FAQ on Olympic swimming pool sizes
Is 25 meter pool Olympic size?
A 25-meter pool is a semi-Olympic size, measuring half-length of an Olympic pool. Typically, it is used for short race courses.
How big is an Olympic size pool in square meters?
An Olympic size pool is 1250 square meters or 13,450 square feet.
Why are Olympic pools so deep?
Olympic pools are usually so deep to protect the swimming athletes from the waves that form in shallow waters. Preventing this hazard increases the swimmers’ performance.
Are Olympic pools the same everywhere?
Olympic pools are the same everywhere except for a few measurements like the pool depth. FINA allows for 2 to 3 meters depth; hence some Olympic pools usually have a depth above 2 meters.
How cold are Olympic swimming pools?
For top performance, the Olympic pools must maintain a certain temperature range. Usually, between 25 to 28 degrees Celsius or 77 to 82.4 degrees Fahrenheit.
Public pools also maintain a temperature between 77 to 88 degrees Fahrenheit. This temperature keeps the swimmers’ muscles warm enough, avoiding dehydration, overheating, and muscle cramps.

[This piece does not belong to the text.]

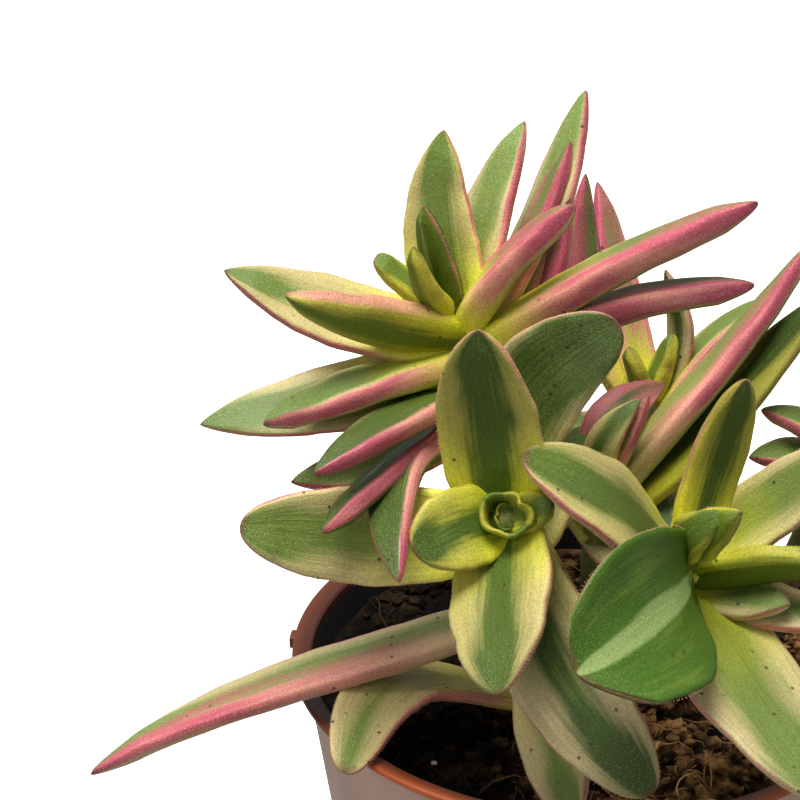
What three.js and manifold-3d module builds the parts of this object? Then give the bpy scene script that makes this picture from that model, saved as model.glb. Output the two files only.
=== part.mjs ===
// A potted variegated campfire crassula: a thin plastic nursery pot, its potting soil, and leafy stems whose
// thick opposite leaves cross at right angles up each stem. Millimetres, +Z up, origin at the centre of the
// pot's foot. The viewer of the photograph stands towards -Y.
import * as THREE from "three";
import { mergeVertices } from "three/addons/utils/BufferGeometryUtils.js";
import Module from "manifold-3d";

const wasm = await Module();
wasm.setup();
const { Manifold, Mesh } = wasm;

// Pot.
const POT_HEIGHT = 92;
const RIM_RADIUS = 52.5;
const FOOT_RADIUS = 36;
const WALL = 1.4;
const LIP_WIDTH = 3.4;
const LIP_HEIGHT = 3;
const LIP_EDGE = 1; // height of the lip's outer edge
const LIP_ROUND = 0.3;
const LIP_STEP = 2.5; // how far the lip stands out past the wall
const FLOOR = 2;
const FOOT_ROUND = 2;
const POT_SIDES = 30;
const DRAIN_HOLES = 8;
const DRAIN_RADIUS = 3.5;
const DRAIN_CIRCLE = 28;
const DRAIN_SIDES = 8;
const NUB_SIZE = [1.6, 3, 2.4]; // the moulding nub on the lip: outwards, round the lip, and height
const NUB_TURN = 174;

// Soil.
const CLEAR = 0.3; // the gap between pieces that touch
const SOIL_LEVEL = 85;
const SOIL_LUMP = 1.1; // height of the crumbs and hollows in the soil's top
const SOIL_RINGS = 5;
const SOIL_SIDES = 28;

// Stems.
const STEM_FOOT_RADIUS = 3.0;
const STEM_TIP_RADIUS = 1.9;
const STEM_SIDES = 8;
const STEM_STEPS = 5;
const STEM_DEPTH = 22; // how far each stem goes down into the soil
const STEM_HOLE = STEM_FOOT_RADIUS + 0.6;

// Leaves.
const LEAF_STATIONS = 7;
const LEAF_AROUND = 8;
const PLAIN_STATIONS = 5; // for a leaf that is one body with its stem
const PLAIN_AROUND = 6;
const THICKNESS = 3.8;
const UPPER_SHARE = 0.4; // share of the thickness that lies above the leaf's middle surface
const BLUNTNESS = 0.62; // power that squares the margins, 1 would be an ellipse
const WIDEST_AT = 0.4; // share of a leaf's length where it is widest
const BASE_SHARE = 0.6; // width of the clasping base, as a share of the greatest width
const TIP_POWER = 0.85; // lower is a rounder tip
const TIP_THINNING = 0.35;
const CHANNEL = 0.1; // how far the margins rise above the middle, as a share of the half-width
const TIP_START = 0.88; // share of the length where the thickness starts to close to the tip
const LEAF_GAP = 0.45; // the gap between leaves that would touch
const SOIL_GAP = 0.6; // the gap between the soil and a leaf that lies on it
const SMOOTHING = 0.25; // facets of a cut leaf that differ by less than this are joined

const COLOURS = { leaf: 0x93a05a, stem: 0x8a8f4a, pot: 0x9a5232, soil: 0x34231a };

// A leaf grows from its stem `down` mm below the growing point, turned about the stem (0 is towards +X and 90
// away from the viewer), spread from the stem's direction, all in degrees. Its bends may say more: `arch` lifts
// its middle towards its upper face and `sway` moves it sideways, in mm, most at the share `peak` of its length.
// `roll` turns its face about its length and `twist` turns it on towards the tip, in degrees. `thick` is its
// thickness in mm, and `neck`, `wide`, `tip` and `channel` take the place of BASE_SHARE, WIDEST_AT, TIP_POWER
// and CHANNEL.
function leaf(name, down, turn, spread, length, width, bends = {}) {
  return { name, down, turn, spread, length, width, ...bends };
}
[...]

When a pool is above the maximum temperature requirements, it can cause overheating. On the other hand, when it’s below the minimum temperature, it can result in cardiac arrest.
Who decides the swimming pool rules?
The Fédération Internationale de notation FINA handles all water sports rules and regulations. It also advises IOC to ensure the Olympics are a success.
FINA develops rules for water polo, synchronized swimming, high diving, open water swimming, and diving.
Olympic pool size explained (video)
Olympic swimming pools attract swimming athletes and audiences from all over the world. While the pools may seem close to the regular pools, they adapt to different measurements.
This is to ensure the athletes perform well while following world-class competition rules. You can use the Olympic size chart to ensure you adhere to the different measurement requirements.